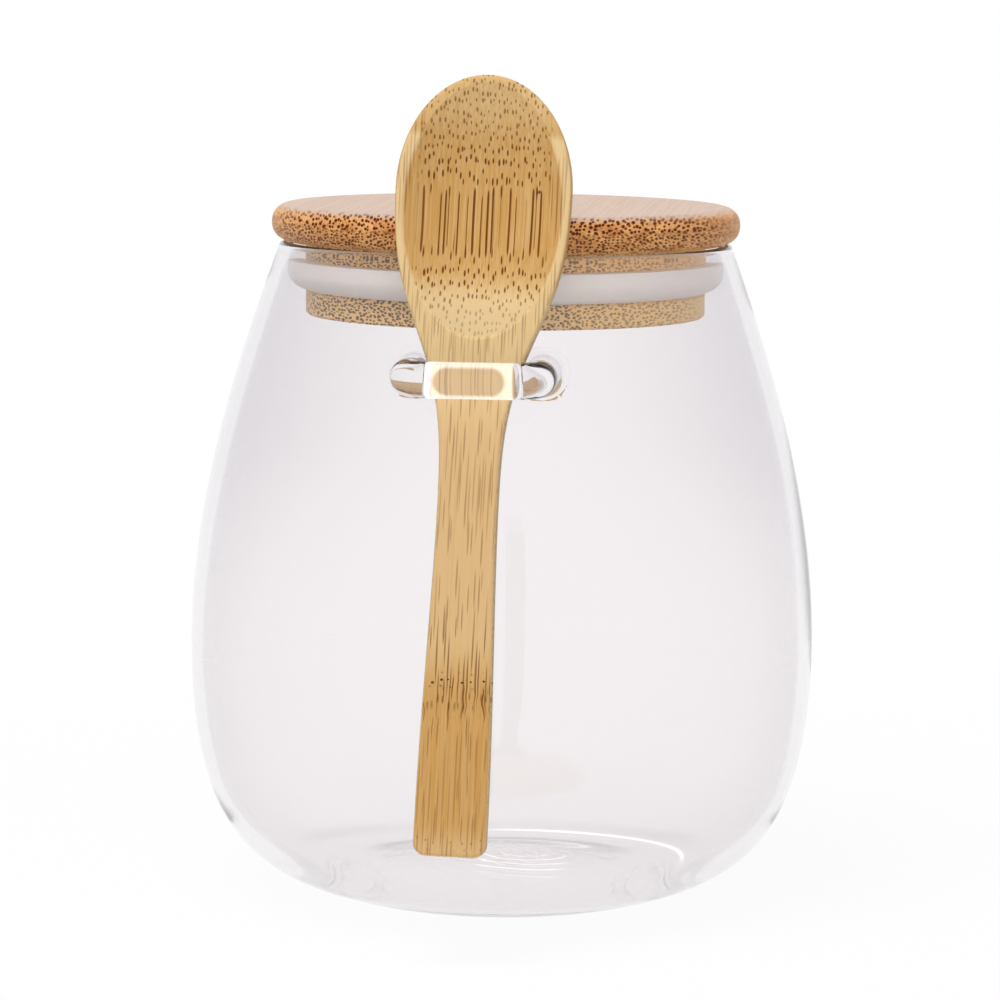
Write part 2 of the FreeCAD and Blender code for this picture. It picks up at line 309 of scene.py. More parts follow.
@dataclass(frozen=True)
class GlassFinish:
    """Clear blown glass, greyer where it is seen edge on: partly its own tint, partly painted shade for the
    dark surroundings it would reflect there. Its loop and base carry painted highlights that glow by
    emission.

    Sizes are in mm.
    """

    tint: Colour = (0.947, 0.925, 0.929, 1.0)
    # The edge colour: partly the glass's own tint, partly painted shade for dark surroundings reflected at
    # grazing angles; the shoulder settings widen that painted band.
    edge_tint_and_painted_shade: Colour = (0.66, 0.64, 0.685, 1.0)
    edge_sharpness: float = 2.4
    shoulder_softness: float = 1.3
    shoulder_heights: Span = (45.0, 85.0)
    ior: float = 1.47
    # Painted highlights, glowing by emission, stand in for reflections: the bar's margin, the ring round
    # the floor and the swirl.
    bar_window: tuple[float, float] = (3.6, 2.3)
    bar_reach: float = 7.4
    bar_glint: float = 0.48
    ring_radius: float = 33.4
    ring_glint: float = 0.45
    floor_heights: Span = (2.9, 6.5)
    swirl_centre: tuple[float, float] = (4.4, 2.0)
    swirl_spacing: float = 3.4
    swirl_glint: float = 0.3

    def make(self, bar: Sequence[float]) -> bpy.types.Material:
        """Makes the material.

        Args:
            bar: the middle of the loop's bar, in mm.

        Returns:
            The material.
        """
        material, tree = new_material(Slot.GLASS.value)
        facing = tree.node("ShaderNodeLayerWeight", None, {"Blend": 0.5}, "Facing")
        side, depth, height = tree.place_in_mm()
        sharpness = self.edge_sharpness - height.rise(*self.shoulder_heights) * self.shoulder_softness
        painted_glints = self._painted_bar_glint(side, depth, height, bar).at_least(self._painted_base_glints(side, depth, height))
        glass = tree.node(
            "ShaderNodeBsdfPrincipled",
            None,
            {
                # Base Color greys towards the edges: partly tint, partly painted shade.
                "Base Color": tree.mix(facing ** sharpness, self.tint, self.edge_tint_and_painted_shade),
                "Roughness": 0.0,
                "IOR": self.ior,
                "Transmission Weight": 1.0,
                # Emission paints the highlights on the loop and in the base.
                "Emission Color": tree.mix(painted_glints, BLACK, WHITE),
                "Emission Strength": 1.0,
            },
        )
        clear = tree.node("ShaderNodeBsdfTransparent", None, {"Color": self.tint})
        shadow = tree.node("ShaderNodeLightPath", None, None, "Is Shadow Ray")
        tree.finish(tree.mix_shader(shadow, glass, clear))
        return material

    def _painted_bar_glint(self, side: Flow, depth: Flow, height: Flow, bar: Sequence[float]) -> Flow:
        """A painted highlight that glows by emission: the bright margin round the clear window in the front
        of the loop's bar.

        Args:
            side, depth, height: the place in mm.
            bar: the middle of the bar.

        Returns:
            The mask.
        """
        half_length, half_height = self.bar_window
        beyond = (abs(side - bar[0]) - half_length).at_least(0.0)
        from_window = (beyond * beyond + (height - bar[2]) ** 2.0) ** 0.5
        on_bar = abs(side - bar[0]).rise(self.bar_reach, self.bar_reach - 0.5)
        on_front = depth.rise(bar[1] - 0.2, bar[1] - 0.8)
        return from_window.rise(half_height - 0.4, half_height + 0.4) * on_bar * on_front * self.bar_glint

    def _painted_base_glints(self, side: Flow, depth: Flow, height: Flow) -> Flow:
        """Painted highlights that glow by emission: thin glints on the ring round the floor and on the
        swirl left in its middle.

        Args:
            side, depth, height: the place in mm.

        Returns:
            The mask.
        """
        low, high = self.floor_heights
        on_floor = height.rise(low - 0.3, low) * height.rise(high + 1.0, high)
        radius = (side * side + depth * depth) ** 0.5
        ring = radius.bump(self.ring_radius, 0.7) * side.rise(-12.0, 8.0) * depth.rise(-8.0, 10.0)
        across, back = self.swirl_centre
        away = ((side - across) ** 2.0 + (depth - back) ** 2.0) ** 0.5
        turn = away * (math.tau / self.swirl_spacing)
        waves = turn.math("SINE", turn).rise(0.75, 1.0)
        in_swirl = away.rise(3.0, 5.0) * away.rise(19.0, 16.0) * abs(side - across).rise(9.0, 6.0)
        swirl = waves * in_swirl * depth.rise(back, back - 2.0)
        return (ring * self.ring_glint).at_least(swirl * self.swirl_glint) * on_floor


@dataclass(frozen=True)
class SiliconeFinish:
    """Milky silicone that lets a little light through, with a faint painted glow by emission that lifts it
    out of the shade it sits in.
    """

    milky: Colour = colour(254, 246, 240)
    cloudy: Colour = colour(250, 240, 233)
    clouds_per_metre: float = 120.0
    # Painted light: a faint emission that brightens the shaded seal, though it is no lamp.
    glow: float = 0.08

    def make(self) -> bpy.types.Material:
        """Returns the material."""
        material, tree = new_material(Slot.SEAL.value)
        clouds = tree.noise(tree.position(), 3.0, scale=self.clouds_per_metre)
        skin = tree.node(
            "ShaderNodeBsdfPrincipled",
            None,
            {
                "Base Color": tree.mix(clouds, self.milky, self.cloudy),
                "Roughness": 0.42 + clouds * 0.1,
                "IOR": 1.41,
                "Subsurface Weight": 0.4,
                "Subsurface Scale": 0.002,
                "Emission Color": self.milky,
                "Emission Strength": self.glow,
            },
        )
        tree.finish(skin)
        return material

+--

Exercise goal
Quote only the stretch of lines that starts the data above and ends with the line containing "bar: the middle of the loop's", both included.

Written solution
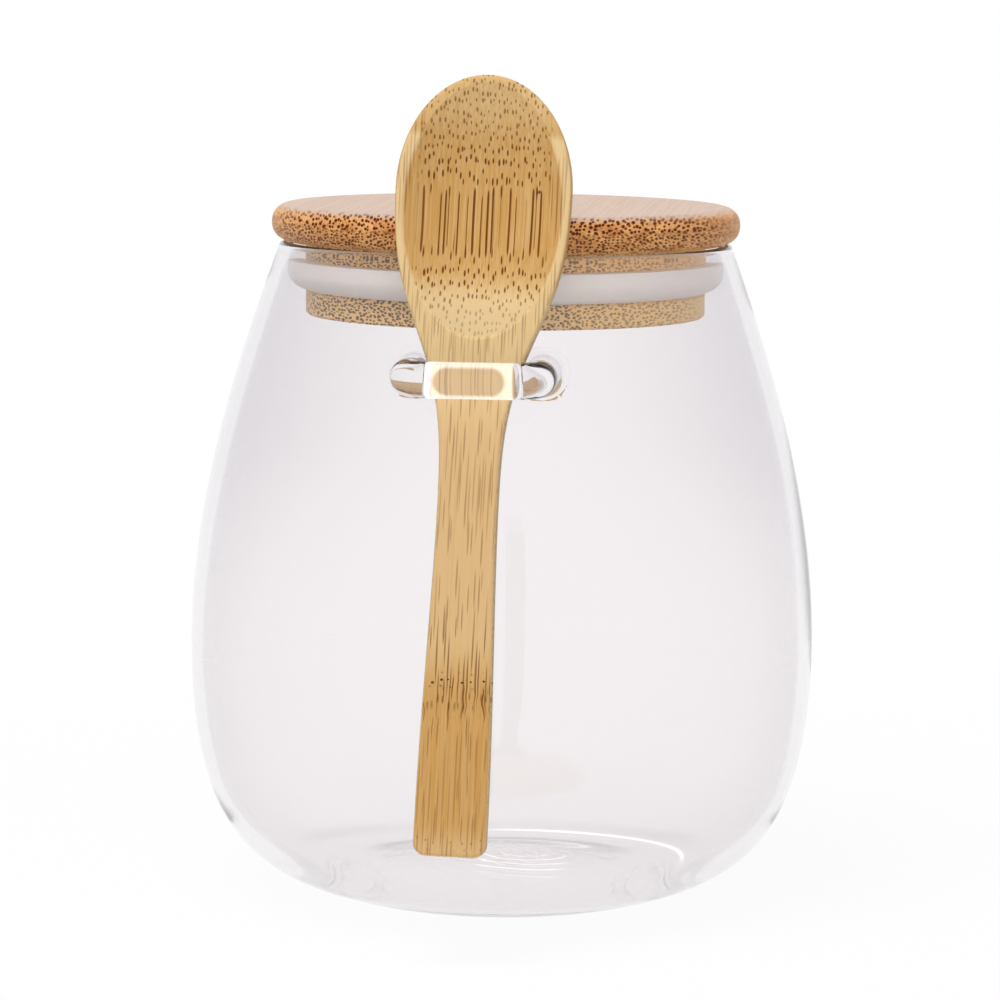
Write part 2 of the FreeCAD and Blender code for this picture. It picks up at line 309 of scene.py. More parts follow.
@dataclass(frozen=True)
class GlassFinish:
    """Clear blown glass, greyer where it is seen edge on: partly its own tint, partly painted shade for the
    dark surroundings it would reflect there. Its loop and base carry painted highlights that glow by
    emission.

    Sizes are in mm.
    """

    tint: Colour = (0.947, 0.925, 0.929, 1.0)
    # The edge colour: partly the glass's own tint, partly painted shade for dark surroundings reflected at
    # grazing angles; the shoulder settings widen that painted band.
    edge_tint_and_painted_shade: Colour = (0.66, 0.64, 0.685, 1.0)
    edge_sharpness: float = 2.4
    shoulder_softness: float = 1.3
    shoulder_heights: Span = (45.0, 85.0)
    ior: float = 1.47
    # Painted highlights, glowing by emission, stand in for reflections: the bar's margin, the ring round
    # the floor and the swirl.
    bar_window: tuple[float, float] = (3.6, 2.3)
    bar_reach: float = 7.4
    bar_glint: float = 0.48
    ring_radius: float = 33.4
    ring_glint: float = 0.45
    floor_heights: Span = (2.9, 6.5)
    swirl_centre: tuple[float, float] = (4.4, 2.0)
    swirl_spacing: float = 3.4
    swirl_glint: float = 0.3

    def make(self, bar: Sequence[float]) -> bpy.types.Material:
        """Makes the material.

        Args:
            bar: the middle of the loop's bar, in mm.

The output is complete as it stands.